I got so mad last week that I thought my head might explode. I didn’t, however, lose my cool. Instead, I did much worse: I swallowed my anger and apologized. A habit that happens often.
I come by this habit honestly, having grown up with a mother who never displayed any hint of displeasure. Unfortunately, I can’t blame her. She is simply a product of a society that seems hell-bent on portraying women as happy and sexy, and anger is seen as a bad emotion. Who among us has not been condescendingly told to “calm down” or had the word “feminist” used as an insult?
I used to jump out of my seat at any hint of a sexist opinion or word spoken. I have, after all, a PhD in Literature with a specialization in Women’s Studies. I was a champion for women’s rights. Being repeatedly called strident or ridiculed for my belief in gender equality has taught me, however, to bite my tongue, and only allow my rage to come to the surface when I am alone. It’s been an easier way to live.
Recently, however, during another one of those interminable Zoom meetings during which I attempt to stay awake, I felt myself coming out of this trance of repression. I started tracking who talked and who got interrupted. Try it. It will keep you riotously entertained and then, if you are like me, it will conjure up a new feeling: anger.
Women continue to be disproportionately the victims of sexual assault and harassment, the clothing industry sells padded bras to prepubescent teens, there has never been an elected female Prime Minister in Canada—these things should make us all, women and men, mad as heck. So why aren’t we? Why do women discreetly roll their eyes when they are interrupted by a man during a meeting instead of calling out their sexist behavior? Probably because to do so makes us vulnerable to the very people who hold much of the power in our society. It takes courage to speak up.
Courage would have helped me explain to my former boss that feedback such as, “That colour does nothing for you,” is not useful to my professional development, rather than responding by smiling politely.
Now with three daughters of my own, I am increasingly tired of being polite at the detriment of change. What I’ve recently realized is that there is power in numbers. More of us should see our anger against entrenched misogyny as a catalyst for change, rather than something we should repress. But if I, a white, privileged, educated, professional woman, don’t feel safe to express my anger, how is this a reasonable ask for someone who has even fewer privileges and undoubtedly even more reasons to be angry?
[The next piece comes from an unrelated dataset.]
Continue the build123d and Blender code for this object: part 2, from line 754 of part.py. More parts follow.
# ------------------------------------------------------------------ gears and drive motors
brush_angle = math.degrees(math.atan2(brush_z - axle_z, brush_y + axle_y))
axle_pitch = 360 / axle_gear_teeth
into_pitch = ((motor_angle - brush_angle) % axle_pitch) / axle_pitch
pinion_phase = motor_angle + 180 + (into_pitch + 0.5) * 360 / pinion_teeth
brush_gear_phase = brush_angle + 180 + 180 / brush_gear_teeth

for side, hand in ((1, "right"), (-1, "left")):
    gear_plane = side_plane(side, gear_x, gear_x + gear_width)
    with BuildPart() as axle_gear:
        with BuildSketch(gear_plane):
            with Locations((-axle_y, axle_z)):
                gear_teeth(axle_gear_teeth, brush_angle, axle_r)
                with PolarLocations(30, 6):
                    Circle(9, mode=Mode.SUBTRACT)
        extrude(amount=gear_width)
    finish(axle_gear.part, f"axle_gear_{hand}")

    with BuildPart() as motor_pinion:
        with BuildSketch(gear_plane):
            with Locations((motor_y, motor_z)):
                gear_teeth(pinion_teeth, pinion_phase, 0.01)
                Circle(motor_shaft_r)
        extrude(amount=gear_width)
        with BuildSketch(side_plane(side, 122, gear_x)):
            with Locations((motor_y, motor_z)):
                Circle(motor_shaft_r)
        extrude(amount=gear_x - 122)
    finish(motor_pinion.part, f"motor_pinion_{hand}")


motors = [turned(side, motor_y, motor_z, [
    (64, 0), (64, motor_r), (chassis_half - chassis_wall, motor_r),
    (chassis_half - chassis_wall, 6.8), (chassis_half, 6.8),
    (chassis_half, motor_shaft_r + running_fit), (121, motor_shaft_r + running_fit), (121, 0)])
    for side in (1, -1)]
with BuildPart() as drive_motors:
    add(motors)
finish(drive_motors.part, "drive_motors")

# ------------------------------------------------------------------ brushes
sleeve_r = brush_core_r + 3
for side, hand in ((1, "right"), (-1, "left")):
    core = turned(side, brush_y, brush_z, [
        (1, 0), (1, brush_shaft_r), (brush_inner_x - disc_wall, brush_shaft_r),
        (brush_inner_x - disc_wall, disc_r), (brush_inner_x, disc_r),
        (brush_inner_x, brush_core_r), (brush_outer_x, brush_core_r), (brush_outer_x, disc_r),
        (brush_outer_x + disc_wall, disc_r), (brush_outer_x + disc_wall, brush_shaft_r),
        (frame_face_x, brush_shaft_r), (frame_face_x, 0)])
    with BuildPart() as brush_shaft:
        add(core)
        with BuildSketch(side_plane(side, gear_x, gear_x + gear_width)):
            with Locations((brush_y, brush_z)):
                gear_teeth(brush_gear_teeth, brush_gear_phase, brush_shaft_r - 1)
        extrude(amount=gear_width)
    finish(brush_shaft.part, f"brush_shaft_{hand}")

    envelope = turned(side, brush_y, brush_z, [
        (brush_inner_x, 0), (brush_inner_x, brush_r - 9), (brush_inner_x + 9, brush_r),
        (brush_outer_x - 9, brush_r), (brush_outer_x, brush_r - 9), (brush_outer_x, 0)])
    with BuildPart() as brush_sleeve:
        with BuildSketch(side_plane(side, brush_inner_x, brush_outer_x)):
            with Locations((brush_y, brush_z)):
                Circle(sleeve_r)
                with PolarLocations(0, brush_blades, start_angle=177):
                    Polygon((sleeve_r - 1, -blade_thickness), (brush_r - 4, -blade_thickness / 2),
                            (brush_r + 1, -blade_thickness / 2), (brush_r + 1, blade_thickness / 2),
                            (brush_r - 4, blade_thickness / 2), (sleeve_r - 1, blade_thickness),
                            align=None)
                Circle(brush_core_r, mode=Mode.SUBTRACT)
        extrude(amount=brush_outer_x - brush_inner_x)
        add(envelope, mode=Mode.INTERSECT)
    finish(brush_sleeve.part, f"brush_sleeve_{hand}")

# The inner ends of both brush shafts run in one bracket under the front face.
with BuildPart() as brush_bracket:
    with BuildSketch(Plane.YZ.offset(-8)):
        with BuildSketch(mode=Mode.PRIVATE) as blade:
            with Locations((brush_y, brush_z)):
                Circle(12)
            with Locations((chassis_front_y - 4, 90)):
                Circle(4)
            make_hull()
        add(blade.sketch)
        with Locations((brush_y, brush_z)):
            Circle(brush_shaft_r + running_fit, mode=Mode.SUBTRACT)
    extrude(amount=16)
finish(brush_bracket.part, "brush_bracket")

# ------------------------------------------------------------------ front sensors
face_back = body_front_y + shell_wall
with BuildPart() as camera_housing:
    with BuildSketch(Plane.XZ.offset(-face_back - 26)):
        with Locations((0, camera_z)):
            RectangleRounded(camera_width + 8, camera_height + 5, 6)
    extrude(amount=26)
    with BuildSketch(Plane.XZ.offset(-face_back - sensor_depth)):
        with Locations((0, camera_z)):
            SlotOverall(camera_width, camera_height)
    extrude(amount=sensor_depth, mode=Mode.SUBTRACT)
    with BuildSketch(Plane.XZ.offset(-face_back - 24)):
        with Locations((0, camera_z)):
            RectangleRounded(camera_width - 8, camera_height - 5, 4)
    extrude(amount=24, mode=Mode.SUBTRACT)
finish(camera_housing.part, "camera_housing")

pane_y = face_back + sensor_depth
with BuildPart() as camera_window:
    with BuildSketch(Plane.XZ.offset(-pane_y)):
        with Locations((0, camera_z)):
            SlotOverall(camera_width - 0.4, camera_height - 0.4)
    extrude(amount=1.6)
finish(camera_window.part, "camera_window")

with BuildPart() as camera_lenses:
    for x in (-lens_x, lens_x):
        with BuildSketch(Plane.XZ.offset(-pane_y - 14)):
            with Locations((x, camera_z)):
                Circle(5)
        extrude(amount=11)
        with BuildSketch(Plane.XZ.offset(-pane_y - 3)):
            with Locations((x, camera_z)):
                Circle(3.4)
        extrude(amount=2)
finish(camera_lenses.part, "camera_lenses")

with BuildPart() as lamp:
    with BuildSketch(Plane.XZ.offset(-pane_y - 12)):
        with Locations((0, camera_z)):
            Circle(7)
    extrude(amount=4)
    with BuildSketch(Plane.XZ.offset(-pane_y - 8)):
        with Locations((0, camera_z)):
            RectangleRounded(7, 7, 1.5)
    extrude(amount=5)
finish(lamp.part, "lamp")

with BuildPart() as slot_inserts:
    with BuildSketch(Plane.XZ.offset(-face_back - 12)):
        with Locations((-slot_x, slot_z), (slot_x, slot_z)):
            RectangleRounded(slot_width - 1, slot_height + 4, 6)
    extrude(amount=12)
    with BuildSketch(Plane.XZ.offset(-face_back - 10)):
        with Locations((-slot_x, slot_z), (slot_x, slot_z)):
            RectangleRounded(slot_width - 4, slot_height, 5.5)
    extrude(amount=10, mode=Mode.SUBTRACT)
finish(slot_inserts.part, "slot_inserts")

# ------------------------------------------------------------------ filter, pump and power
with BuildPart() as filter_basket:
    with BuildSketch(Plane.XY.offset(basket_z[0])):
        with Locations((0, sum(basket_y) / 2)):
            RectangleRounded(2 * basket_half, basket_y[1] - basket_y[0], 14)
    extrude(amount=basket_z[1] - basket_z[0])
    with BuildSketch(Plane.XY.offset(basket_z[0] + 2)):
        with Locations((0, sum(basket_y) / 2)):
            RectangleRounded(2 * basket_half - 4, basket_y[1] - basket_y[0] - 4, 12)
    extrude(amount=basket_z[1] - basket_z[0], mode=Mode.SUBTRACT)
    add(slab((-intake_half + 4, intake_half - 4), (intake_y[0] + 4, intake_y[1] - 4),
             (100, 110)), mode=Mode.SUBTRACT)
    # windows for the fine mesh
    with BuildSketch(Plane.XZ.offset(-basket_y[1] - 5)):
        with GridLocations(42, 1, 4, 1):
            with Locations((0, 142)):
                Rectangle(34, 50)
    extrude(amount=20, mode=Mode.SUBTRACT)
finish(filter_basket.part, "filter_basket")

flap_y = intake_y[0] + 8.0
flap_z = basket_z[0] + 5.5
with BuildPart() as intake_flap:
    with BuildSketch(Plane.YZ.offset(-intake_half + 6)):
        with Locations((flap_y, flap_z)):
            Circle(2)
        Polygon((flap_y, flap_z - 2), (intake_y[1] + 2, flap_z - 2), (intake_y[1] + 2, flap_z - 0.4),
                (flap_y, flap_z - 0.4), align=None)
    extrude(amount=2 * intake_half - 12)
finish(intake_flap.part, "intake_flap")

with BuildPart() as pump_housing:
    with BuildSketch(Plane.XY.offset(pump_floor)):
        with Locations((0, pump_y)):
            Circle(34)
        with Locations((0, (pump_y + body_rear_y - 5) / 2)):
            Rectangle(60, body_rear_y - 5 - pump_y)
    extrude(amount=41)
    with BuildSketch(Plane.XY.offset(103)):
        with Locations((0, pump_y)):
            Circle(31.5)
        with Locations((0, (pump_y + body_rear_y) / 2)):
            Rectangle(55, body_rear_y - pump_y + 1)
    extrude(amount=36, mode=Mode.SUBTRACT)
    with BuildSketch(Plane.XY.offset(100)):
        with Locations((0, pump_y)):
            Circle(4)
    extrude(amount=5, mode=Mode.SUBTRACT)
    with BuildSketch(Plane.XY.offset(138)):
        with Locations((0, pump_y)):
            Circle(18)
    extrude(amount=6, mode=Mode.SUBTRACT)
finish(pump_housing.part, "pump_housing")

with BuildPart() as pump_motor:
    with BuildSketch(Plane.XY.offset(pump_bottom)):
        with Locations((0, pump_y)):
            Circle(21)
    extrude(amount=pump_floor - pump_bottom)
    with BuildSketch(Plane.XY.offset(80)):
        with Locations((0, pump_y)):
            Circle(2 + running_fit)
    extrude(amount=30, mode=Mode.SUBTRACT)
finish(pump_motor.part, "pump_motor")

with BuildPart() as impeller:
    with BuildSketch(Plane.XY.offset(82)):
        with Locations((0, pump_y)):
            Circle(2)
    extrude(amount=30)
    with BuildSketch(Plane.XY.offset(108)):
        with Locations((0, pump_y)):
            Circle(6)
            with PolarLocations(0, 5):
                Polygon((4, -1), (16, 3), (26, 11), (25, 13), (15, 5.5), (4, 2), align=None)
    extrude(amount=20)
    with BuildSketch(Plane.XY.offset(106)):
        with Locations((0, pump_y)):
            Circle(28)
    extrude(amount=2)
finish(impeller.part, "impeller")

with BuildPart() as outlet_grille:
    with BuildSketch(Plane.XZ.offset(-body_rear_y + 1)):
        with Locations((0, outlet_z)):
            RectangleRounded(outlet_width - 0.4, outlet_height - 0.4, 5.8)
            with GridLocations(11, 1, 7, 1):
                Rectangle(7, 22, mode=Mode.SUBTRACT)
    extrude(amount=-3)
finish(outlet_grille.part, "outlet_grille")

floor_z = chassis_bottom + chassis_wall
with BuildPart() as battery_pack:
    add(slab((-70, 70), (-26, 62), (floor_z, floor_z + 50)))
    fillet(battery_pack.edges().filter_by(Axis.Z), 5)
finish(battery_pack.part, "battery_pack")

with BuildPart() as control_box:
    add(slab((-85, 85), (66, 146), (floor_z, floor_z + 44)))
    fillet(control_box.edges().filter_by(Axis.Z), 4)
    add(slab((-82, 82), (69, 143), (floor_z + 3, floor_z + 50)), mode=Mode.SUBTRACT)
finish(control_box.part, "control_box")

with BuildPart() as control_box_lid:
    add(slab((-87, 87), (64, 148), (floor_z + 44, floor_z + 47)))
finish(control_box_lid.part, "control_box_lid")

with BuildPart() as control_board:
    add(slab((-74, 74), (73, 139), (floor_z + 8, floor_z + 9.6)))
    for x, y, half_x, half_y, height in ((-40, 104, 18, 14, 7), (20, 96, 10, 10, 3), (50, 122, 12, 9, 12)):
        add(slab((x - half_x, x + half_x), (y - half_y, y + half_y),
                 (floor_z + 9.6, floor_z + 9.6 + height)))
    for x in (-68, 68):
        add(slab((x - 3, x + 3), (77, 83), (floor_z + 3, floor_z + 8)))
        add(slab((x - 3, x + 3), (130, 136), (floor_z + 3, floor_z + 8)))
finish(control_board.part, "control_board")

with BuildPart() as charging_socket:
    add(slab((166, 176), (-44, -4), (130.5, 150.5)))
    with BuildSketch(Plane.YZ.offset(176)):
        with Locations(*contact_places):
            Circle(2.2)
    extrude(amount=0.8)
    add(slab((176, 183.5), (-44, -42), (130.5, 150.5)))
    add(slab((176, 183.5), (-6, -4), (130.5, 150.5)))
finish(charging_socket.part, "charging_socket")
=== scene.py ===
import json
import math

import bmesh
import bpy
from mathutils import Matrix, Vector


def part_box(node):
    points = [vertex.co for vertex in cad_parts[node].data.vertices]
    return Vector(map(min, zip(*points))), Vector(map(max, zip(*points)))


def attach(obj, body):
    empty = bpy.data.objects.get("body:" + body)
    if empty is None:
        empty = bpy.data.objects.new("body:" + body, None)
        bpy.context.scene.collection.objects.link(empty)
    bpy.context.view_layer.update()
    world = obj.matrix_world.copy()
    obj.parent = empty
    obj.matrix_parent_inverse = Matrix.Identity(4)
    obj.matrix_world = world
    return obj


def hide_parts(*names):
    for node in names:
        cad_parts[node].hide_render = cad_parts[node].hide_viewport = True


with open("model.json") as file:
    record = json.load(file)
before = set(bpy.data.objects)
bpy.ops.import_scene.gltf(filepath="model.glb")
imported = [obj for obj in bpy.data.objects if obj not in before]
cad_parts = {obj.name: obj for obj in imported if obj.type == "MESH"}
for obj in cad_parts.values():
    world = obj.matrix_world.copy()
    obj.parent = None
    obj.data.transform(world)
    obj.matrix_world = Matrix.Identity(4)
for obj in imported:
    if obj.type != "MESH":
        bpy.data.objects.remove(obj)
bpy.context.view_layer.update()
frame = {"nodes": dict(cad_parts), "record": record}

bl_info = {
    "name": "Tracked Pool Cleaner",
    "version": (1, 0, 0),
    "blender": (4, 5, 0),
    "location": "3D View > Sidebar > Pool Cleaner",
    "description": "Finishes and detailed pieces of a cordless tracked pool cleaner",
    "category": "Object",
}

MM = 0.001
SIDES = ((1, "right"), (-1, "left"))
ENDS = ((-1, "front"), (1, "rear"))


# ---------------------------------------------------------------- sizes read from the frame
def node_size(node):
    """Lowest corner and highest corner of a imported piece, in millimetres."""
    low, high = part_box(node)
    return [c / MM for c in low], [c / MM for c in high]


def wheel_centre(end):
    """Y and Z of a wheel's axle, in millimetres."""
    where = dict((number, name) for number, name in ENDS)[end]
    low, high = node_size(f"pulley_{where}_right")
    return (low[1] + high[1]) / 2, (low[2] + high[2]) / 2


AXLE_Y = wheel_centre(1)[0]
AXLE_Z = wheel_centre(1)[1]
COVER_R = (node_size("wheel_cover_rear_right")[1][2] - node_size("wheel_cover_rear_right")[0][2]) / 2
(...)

This makes it even more important for someone like me to speak up after years of shutting up, even if it makes me (and others) uncomfortable. Perhaps being courageous enough to express the rage and indignation I feel every time I witness women being harassed, sexualized, objectified, marginalized, vilified, stereotyped or even interrupted will help us progress towards equality faster than if I simply keep apologizing for or hiding how I really feel. I owe my daughters that.